How to Gauge the Success of Your Tools

Each company and category has its own needs for its tools, but Reinhardt believes that there is a general benchmark of success for each type of tool. “It can be tough to say generically across categories, so it’s helpful to have a general expectation,” he says. Here is his baseline for success for each tool:

  • Basic top of the funnel analytics: “For Google Analytics, it is knowing how much traffic you’re getting. You know which parts of your product landing pages are resonating, who in the ecosystem is talking about you and sending you traffic.”
  • Mid- to deep-funnel analytics: “For the event tracking tools, such as Mixpanel, Amplitude and Kissmetrics, you’re successful when you have a full funnel analysis for each major product work flow, so you know how likely a user will be to complete a major set of actions inside your product. You should be able to extract next steps on how to improve that process.”
  • Business-wide analytics: “For SQL BI analytics tools, such as Looker, Mode and Periscope, one should be able to build high-quality dashboards for every team, including the executive team and the board of directors.”
  • Diagnosis tools: “For chat tools, your product manager should feels as they're actually learning a lot.
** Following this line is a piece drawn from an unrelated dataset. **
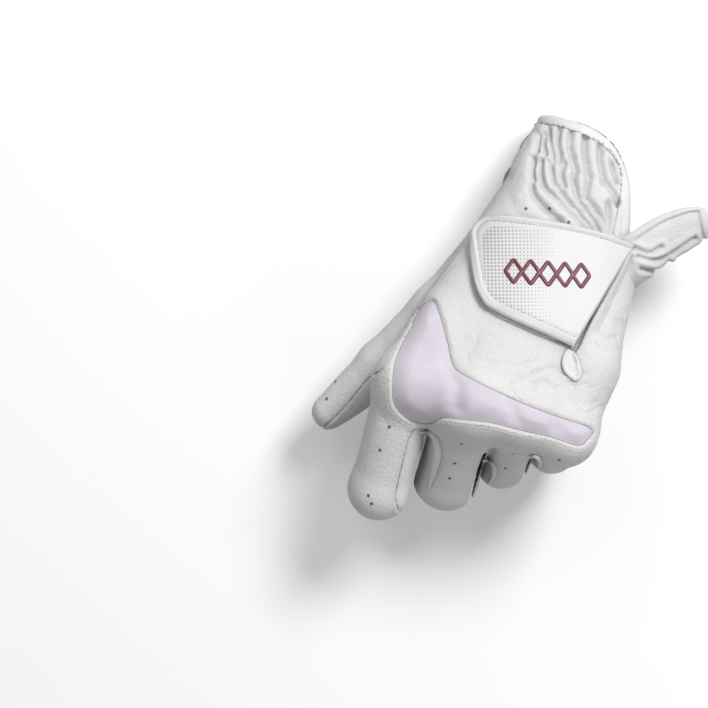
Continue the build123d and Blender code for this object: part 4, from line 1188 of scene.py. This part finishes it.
loop_patch.data.materials.append(pile("loop_pile", (0.80, 0.80, 0.80), (0.55, 0.55, 0.56), 1.6, 0.8))
hook_patch.data.materials.append(pile("hook_tape", (0.74, 0.74, 0.73), (0.50, 0.50, 0.50), 0.9, 0.7))
tear.data.materials.append(M_HEM)
lap.data.materials.append(M_LEATHER)

# elastic lining that shows past the thumb side of the cuff
EC = lambda s: K0 + AXH * s + HBACK * 1.5
ns_, nt_ = 60, 14
E1 = []
for s in np.linspace(74, 106, ns_):
    for a_ in np.linspace(math.radians(166), math.radians(198), nt_):
        d_ = HSIDE * math.cos(a_) + HBACK * math.sin(a_)
        d_ = d_ / np.linalg.norm(d_)
        E1.append((s, a_, *d_))
E1 = np.array(E1); dirs = E1[:, 2:]
cent = np.array([EC(s) for s in E1[:, 0]])
t = np.full(len(E1), 45.0)
for _ in range(60):
    t = t - outer(cent + dirs * t[:, None]) * 0.8
rib = 0.12 * np.sin(E1[:, 0] * 2 * math.pi / 1.5)
bulge = -0.9 + rib + 1.8 * gauss(E1[:, 0] - 84, 4.5) + 2.1 * gauss(E1[:, 0] - 99, 6.5) - 1.5 * ((E1[:, 1] - math.radians(181)) / math.radians(14)) ** 2
Eo = cent + dirs * (t + bulge)[:, None]; Ei = cent + dirs * (t - 0.5)[:, None]
ii, jj = np.meshgrid(np.arange(ns_ - 1), np.arange(nt_ - 1), indexing="ij")
a = (ii * nt_ + jj).ravel(); q = np.column_stack([a, a + 1, a + nt_ + 1, a + nt_]); n_ = ns_ * nt_
ring = np.concatenate([np.arange(nt_), np.arange(1, ns_) * nt_ + nt_ - 1, (ns_ - 1) * nt_ + np.arange(nt_ - 2, -1, -1), np.arange(ns_ - 2, 0, -1) * nt_])
r2 = np.roll(ring, -1)
elastic = make("cuff_elastic", np.vstack([Eo, Ei]), np.vstack([q, q[:, ::-1] + n_, np.column_stack([r2, ring, ring + n_, r2 + n_])]))
me_, ntx, b = material("ribbed_elastic", (0.30, 0.30, 0.32), 0.75, sheen=0.3, spec=0.2)
mp = coords(ntx); wv = node(ntx, "ShaderNodeTexWave", Scale=1.1, Distortion=0.5); ntx.links.new(mp.outputs[0], wv.inputs["Vector"])
mx = node(ntx, "ShaderNodeMix", data_type="RGBA"); mx.inputs[6].default_value = (0.22, 0.22, 0.24, 1); mx.inputs[7].default_value = (0.38, 0.38, 0.40, 1)
ntx.links.new(wv.outputs["Fac"], mx.inputs[0]); ntx.links.new(mx.outputs[2], b.inputs["Base Color"])
bp = node(ntx, "ShaderNodeBump", Strength=0.5); bp.inputs["Distance"].default_value = 0.0003
ntx.links.new(wv.outputs["Fac"], bp.inputs["Height"]); ntx.links.new(bp.outputs[0], b.inputs["Normal"])
elastic.data.materials.append(me_)
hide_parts("wrist_elastic"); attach(elastic, "hand")

# ------------------------------------------------------------------ stage, light, camera
bpy.ops.mesh.primitive_plane_add(size=6, location=(0, 0, -0.0004))
floor = bpy.context.object; floor.name = "floor"
fm = bpy.data.materials.new("floor_white"); fm.use_nodes = True
fb = fm.node_tree.nodes["Principled BSDF"]
fb.inputs["Base Color"].default_value = (0.97, 0.97, 0.97, 1); fb.inputs["Roughness"].default_value = 0.9
fb.inputs["Specular IOR Level"].default_value = 0.1
fb.inputs["Emission Color"].default_value = (1, 1, 1, 1); fb.inputs["Emission Strength"].default_value = 0.17
floor.data.materials.append(fm)
floor.visible_diffuse = False


def area(name, loc, target, size, power, color=(1, 1, 1)):
    l = bpy.data.lights.new(name, "AREA"); l.size = size; l.energy = power; l.color = color
    o = bpy.data.objects.new(name, l); bpy.context.scene.collection.objects.link(o)
    o.location = loc
    o.rotation_euler = (Vector(target) - Vector(loc)).to_track_quat("-Z", "Y").to_euler()
    return o


area("key", (0.62, 0.42, 0.95), (0, 0, 0.03), 0.40, 10.2)
area("fill", (-0.25, 0.75, 0.95), (0, 0, 0.03), 0.8, 2.0)
area("low", (0.2, -0.85, 0.5), (0, 0, 0.03), 0.6, 1.1)
world = bpy.data.worlds.new("world"); bpy.context.scene.world = world
world.use_nodes = True
world.node_tree.nodes["Background"].inputs["Color"].default_value = (1, 1, 1, 1)
world.node_tree.nodes["Background"].inputs["Strength"].default_value = 0.24
cam = bpy.data.cameras.new("camera"); co = bpy.data.objects.new("camera", cam)
bpy.context.scene.collection.objects.link(co)
cam.lens = 149.5; cam.sensor_width = 36.0
co.location = Vector(to_row(EYE))
right = Vector((0.948, -0.317, 0)).normalized(); upv = Vector((0.317, 0.948, 0)).normalized()
R = Matrix((right, upv, Vector((0, 0, 1)))).transposed()
co.rotation_euler = R.to_euler()
bpy.context.scene.camera = co
bpy.context.scene.view_settings.view_transform = "Standard"
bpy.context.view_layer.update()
print("made", round(time.time() - t_start, 1))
It’s a more qualitative assessment, so we institute a scale (1-10) to assess whether PMs find the tool helpful for building context about what customers need.”
  • Drip email: “For email tools, success is being able to capture a list in a funnel. You want to be able to bounce back and forth between Customer IO or Autopilot and a campaign, and see the conversion rate fluctuate in different parts of the funnel.”
  • Sales and support tools: “For tools such as Zendesk and Salesforce, success is your sales and support folks having complete context about a customer and giving them an exceptional level of service.”
  • Paid acquisition and attribution tools: “For paid acquisition or attribution tools, look to see if you’re actually acquiring customers through it and if you're able to measure how much it cost you to acquire each customer. Integrate this data with your analytics tool to see how much revenue that customer generated.”

Your expectation for each of these tool categories is that they are instrumented with your data and deliver insights that change how you make decisions. “That could be making choices faster, in a more informed way, or more collaboratively with your team or customers. If you have a tool running the background, but you’re never looking at it, it’s not valuable.”
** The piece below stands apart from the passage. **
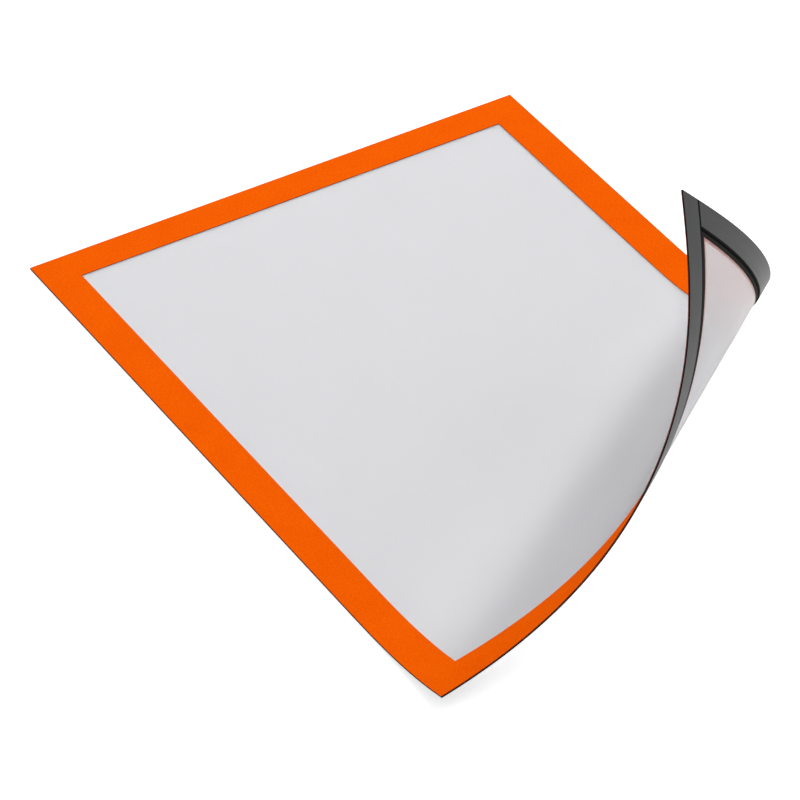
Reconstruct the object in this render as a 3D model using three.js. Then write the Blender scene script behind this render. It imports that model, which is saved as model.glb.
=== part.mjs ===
// A magnetic document pocket for an A4 sheet. It lies face up, with one corner rolled up and over.
//
// Millimetres, +Z up. X runs along the short sides and Y along the long ones. The origin is the
// middle of the flat outline, on the ground under the magnets.
//
// The pocket is a stack of thin layers: the front frame, the window film behind it, the backing
// frame behind the film's border, and four magnetic strips on the backing. All layers share one
// lattice of points on the sheet, and each layer fills the room between two common surfaces, so
// they meet face to face wherever the sheet bends.

import * as THREE from "three";

// Outline, and how wide the layers round the window are. The room between the magnetic strips
// holds an A4 sheet, 210 by 297, and the backing leaves a ledge of its own beside the strips.
const SHORT_SIDE = 236;
const LONG_SIDE = 323;
const FRAME_WIDTH = 15.8;
const BACKING_WIDTH = 14.7;
const STRIP_WIDTH = 12.1;
const STRIP_SEAM = 0.3;

// Layers, from the front to the back
const FRAME_THICKNESS = 0.25;
const FILM_THICKNESS = 0.1;
const BACKING_THICKNESS = 0.1;
const STRIP_THICKNESS = 0.4;

// Rolled corner. Its bend lines fan out from one point, the apex, so the roll is part of a cone.
// The apex is measured from the rolled corner, on the unrolled sheet. The fan is the angle from
// the first bend line to the one through the corner, and the turn is the whole roll's.
const APEX_RIGHT = 308;
const APEX_UP = 366.4;
const ROLL_FAN = THREE.MathUtils.degToRad(21.35);
const ROLL_TURN = THREE.MathUtils.degToRad(121.7);
// At 1 the bend is tightest midway. Under 1 it is tightest before that.
const ROLL_SKEW = 0.908;

// Cells of the lattice, and the folds that stand for the roll's smooth bend
const ROLL_CELL = 10;
const FLAT_CELL = 40;
const FOLDS = 240;

// The unrolled sheet, seen from the front
const LEFT = -SHORT_SIDE / 2;
const RIGHT = SHORT_SIDE / 2;
const NEAR = -LONG_SIDE / 2;
const FAR = LONG_SIDE / 2;
const apex = new THREE.Vector2(RIGHT + APEX_RIGHT, NEAR + APEX_UP);

// Heights of the surfaces between the layers, where the sheet is flat
const GROUND = 0;
const BACKING_BACK = GROUND + STRIP_THICKNESS;
const FILM_BACK = BACKING_BACK + BACKING_THICKNESS;
const FRAME_BACK = FILM_BACK + FILM_THICKNESS;
const FRONT = FRAME_BACK + FRAME_THICKNESS;

// Where the bend lines run, as angles seen from the apex
const cornerAngle = Math.atan2(NEAR - apex.y, RIGHT - apex.x);
const firstAngle = cornerAngle - ROLL_FAN;

// Adds the folds up, one after the other: entry i turns what lies past the first i folds.
function addUpFolds() {
  const shares = [];
  for (let i = 0; i < FOLDS; i += 1) {
    shares.push(Math.sin(Math.PI * ((i + 0.5) / FOLDS) ** ROLL_SKEW));
  }
  const whole = shares.reduce((sum, share) => sum + share, 0);
  const turns = [new THREE.Matrix4()];
  shares.forEach((share, i) => {
    const angle = firstAngle + (ROLL_FAN * (i + 0.5)) / FOLDS;
    const bendLine = new THREE.Vector3(Math.cos(angle), Math.sin(angle), 0);
    const fold = new THREE.Matrix4().makeRotationAxis(bendLine, (ROLL_TURN * share) / whole);
    turns.push(turns[i].clone().multiply(fold));
  });
  return turns;
}

const turnsPast = addUpFolds();

// Takes a point of the unrolled sheet along with the roll. The front surface keeps its lengths,
// and a point under it stays square under its place on that surface.
function place(x, y, height) {
  const arm = new THREE.Vector2(x, y).sub(apex);
  const fromFirst = arm.clone().rotateAround(new THREE.Vector2(), -firstAngle);
  const folds = (Math.atan2(fromFirst.y, fromFirst.x) / ROLL_FAN) * FOLDS;
  const turn = turnsPast[THREE.MathUtils.clamp(Math.round(folds), 0, FOLDS)];
  const point = new THREE.Vector3(arm.x, arm.y, height - FRONT).applyMatrix4(turn);
  return point.add(new THREE.Vector3(apex.x, apex.y, FRONT));
}

// The lattice has a line at every stop, and even steps between them. Steps below `fineEnd` are
// as fine as the roll needs.
function latticeLines(unsortedStops, fineEnd) {
  const stops = unsortedStops.toSorted((a, b) => a - b);
  const lines = [stops[0]];
  stops.slice(1).forEach((stop, i) => {
    const span = stop - stops[i];
    const steps = Math.ceil(span / (stop <= fineEnd ? ROLL_CELL : FLAT_CELL));
    for (let step = 1; step <= steps; step += 1) {
      lines.push(stops[i] + (span * step) / steps);
    }
  });
  return lines;
}

// The first bend line leaves the sheet at its right side, and the roll lies below that height.
const rollTop = apex.y - APEX_RIGHT * Math.tan(firstAngle);
const insets = [0, STRIP_WIDTH, STRIP_WIDTH + STRIP_SEAM, BACKING_WIDTH, FRAME_WIDTH];
const columns = latticeLines([
  ...insets.map((inset) => LEFT + inset),
  ...insets.map((inset) => RIGHT - inset),
], RIGHT);
const rows = latticeLines([
  ...insets.map((inset) => NEAR + inset),
  ...insets.map((inset) => FAR - inset),
  THREE.MathUtils.clamp(rollTop, NEAR + FRAME_WIDTH, FAR - FRAME_WIDTH),
], rollTop);

// One closed body: the lattice cells whose middle is in the outline, from one height to another.
function layerGeometry(inOutline, bottom, top) {
  const positions = [];
  const triangles = [];
  const numbers = new Map();

  function corner(i, j, height) {
    const key = [i, j, height].join();
    if (!numbers.has(key)) {
      numbers.set(key, numbers.size);
      positions.push(...place(columns[i], rows[j], height).toArray());
    }
    return numbers.get(key);
  }

  function hasCell(i, j) {
    if (i < 0 || j < 0 || i > columns.length - 2 || j > rows.length - 2) return false;
    return inOutline((columns[i] + columns[i + 1]) / 2, (rows[j] + rows[j + 1]) / 2);
  }

  // The cell's two triangles meet on the diagonal that runs most nearly along the bend lines.
  function addFace(i, j, height, facesUp) {
    const [a, b] = [corner(i, j, height), corner(i + 1, j, height)];
    const [c, d] = [corner(i + 1, j + 1, height), corner(i, j + 1, height)];
    triangles.push(...(facesUp ? [a, b, c, a, c, d] : [a, c, b, a, d, c]));
  }

  function addWall(i0, j0, i1, j1) {
    const [a, b] = [corner(i0, j0, bottom), corner(i1, j1, bottom)];
    const [c, d] = [corner(i1, j1, top), corner(i0, j0, top)];
    triangles.push(a, b, c, a, c, d);
  }

  for (let i = 0; i < columns.length - 1; i += 1) {
    for (let j = 0; j < rows.length - 1; j += 1) {
      if (!hasCell(i, j)) continue;
      addFace(i, j, top, true);
      addFace(i, j, bottom, false);
      if (!hasCell(i, j - 1)) addWall(i, j, i + 1, j);
      if (!hasCell(i + 1, j)) addWall(i + 1, j, i + 1, j + 1);
      if (!hasCell(i, j + 1)) addWall(i + 1, j + 1, i, j + 1);
      if (!hasCell(i - 1, j)) addWall(i, j + 1, i, j);
    }
  }

  const geometry = new THREE.BufferGeometry();
  geometry.setAttribute("position", new THREE.Float32BufferAttribute(positions, 3));
  geometry.setIndex(triangles);
  return geometry;
}

function layer(name, geometry, color, roughness) {
  const material = new THREE.MeshStandardMaterial({ color, roughness, flatShading: true });
  const mesh = new THREE.Mesh(geometry, material);
  mesh.name = name;
  return mesh;
}

// Whether a place is within a border that goes all the way round.
function inBorder(x, y, width) {
  return Math.abs(x) > RIGHT - width || Math.abs(y) > FAR - width;
}

function frontFrame() {
  const inFrame = (x, y) => inBorder(x, y, FRAME_WIDTH);
  return layer("front_frame", layerGeometry(inFrame, FRAME_BACK, FRONT), "#f55a00", 0.5);
}

function windowFilm() {
  const film = layer("window_film", layerGeometry(() => true, FILM_BACK, FRAME_BACK), "#dcdde0", 0.6);
  film.material.transparent = true;
  film.material.opacity = 0.6;
  return film;
}

function backingFrame() {
  const inBacking = (x, y) => inBorder(x, y, BACKING_WIDTH);
  return layer("backing_frame", layerGeometry(inBacking, BACKING_BACK, FILM_BACK), "#2b2b29", 0.6);
}

function magnetStrip(name, inOutline) {
  return layer(name, layerGeometry(inOutline, GROUND, BACKING_BACK), "#3e3f41", 0.55);
}

// The two short strips run from edge to edge, and the long ones butt against them.
function magnetStrips() {
  const betweenShort = (y) => Math.abs(y) < FAR - STRIP_WIDTH - STRIP_SEAM;
  return [
    magnetStrip("magnet_strip_near", (x, y) => y < NEAR + STRIP_WIDTH),
    magnetStrip("magnet_strip_far", (x, y) => y > FAR - STRIP_WIDTH),
    magnetStrip("magnet_strip_left", (x, y) => x < LEFT + STRIP_WIDTH && betweenShort(y)),
    magnetStrip("magnet_strip_right", (x, y) => x > RIGHT - STRIP_WIDTH && betweenShort(y)),
  ];
}

const documentPocket = new THREE.Group();
documentPocket.add(frontFrame(), windowFilm(), backingFrame(), ...magnetStrips());

export default documentPocket;
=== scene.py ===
# %% [markdown]
# # A magnetic document pocket
#
# The pocket holds one A4 sheet against a steel door or a whiteboard. It is a stack of thin
# layers: an orange front frame, a clear matt window film, a dark backing frame and four magnetic
# strips. It lies on a white table with one corner rolled up, so both of its sides show.
#
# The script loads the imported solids, lays a fine and smooth version of each layer in their place,
# gives each layer its finish, and sets up the light and the camera.

# %% Load the frame
import math

import bpy
import numpy as np
from mathutils import Matrix, Vector


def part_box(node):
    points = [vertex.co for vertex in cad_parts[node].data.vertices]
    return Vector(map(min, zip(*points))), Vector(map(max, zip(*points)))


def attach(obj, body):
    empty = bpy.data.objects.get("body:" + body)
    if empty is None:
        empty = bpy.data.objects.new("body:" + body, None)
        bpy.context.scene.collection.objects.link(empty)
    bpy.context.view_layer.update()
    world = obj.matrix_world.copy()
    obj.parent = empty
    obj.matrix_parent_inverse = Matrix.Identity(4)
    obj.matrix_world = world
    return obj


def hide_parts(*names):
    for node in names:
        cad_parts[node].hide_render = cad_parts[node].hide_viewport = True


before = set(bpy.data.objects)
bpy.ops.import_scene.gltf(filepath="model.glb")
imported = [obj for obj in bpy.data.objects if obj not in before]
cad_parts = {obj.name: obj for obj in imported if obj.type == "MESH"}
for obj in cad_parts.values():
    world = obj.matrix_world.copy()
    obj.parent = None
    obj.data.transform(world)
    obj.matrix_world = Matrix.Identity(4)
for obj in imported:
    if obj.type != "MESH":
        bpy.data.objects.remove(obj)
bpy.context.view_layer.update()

# %% [markdown]
# ## Sizes
#
# The far strip lies flat, so its box gives the outline's width, the far edge and how thick a
# strip is. The other layers are thin, and their widths and thicknesses are the solids' own.

# %% Outline and layers
far_strip_low, far_strip_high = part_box("magnet_strip_far")
RIGHT = float(far_strip_high[0])
FAR = float(far_strip_high[1])
LEFT = -RIGHT
NEAR = -FAR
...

Success comes from implementing a tool, using it and making decisions with the data it’s serving up to you.

It’s enough of a challenge to structure and disentangle data; there’s no reason to have the same complications with the tools you use to manage it. Use Reinhardt’s eight categories of customer data tools not only as a taxonomy, but also as a timeline to follow as your startup scales its operation and its data set. In most cases, default to experimenting with and buying your tools, which is a more holistic, cost-effective approach when startup resources and runways vacillate. Seek an equilibrium between tools that measure quantitative and qualitative outputs, and ensure they meet a predetermined, baseline mark of success for each type of tool.

“There’s a reason why customer data becomes a mess. It’s because customer data is valuable to so many parties. Each team — sales, marketing, product, design, the executive team, you name it — needs access to more and more data to do their job well,” says Reinhardt. “The truth is, that unlike many other contested resources, data has the potential to be used by all its suitors completely and simultaneously, if organized correctly. The key is to create a data repository that allows each tool to share one complete version of the data, which, when routed to each team’s tools, seems to have been collected especially for their purpose. That’s the magic.”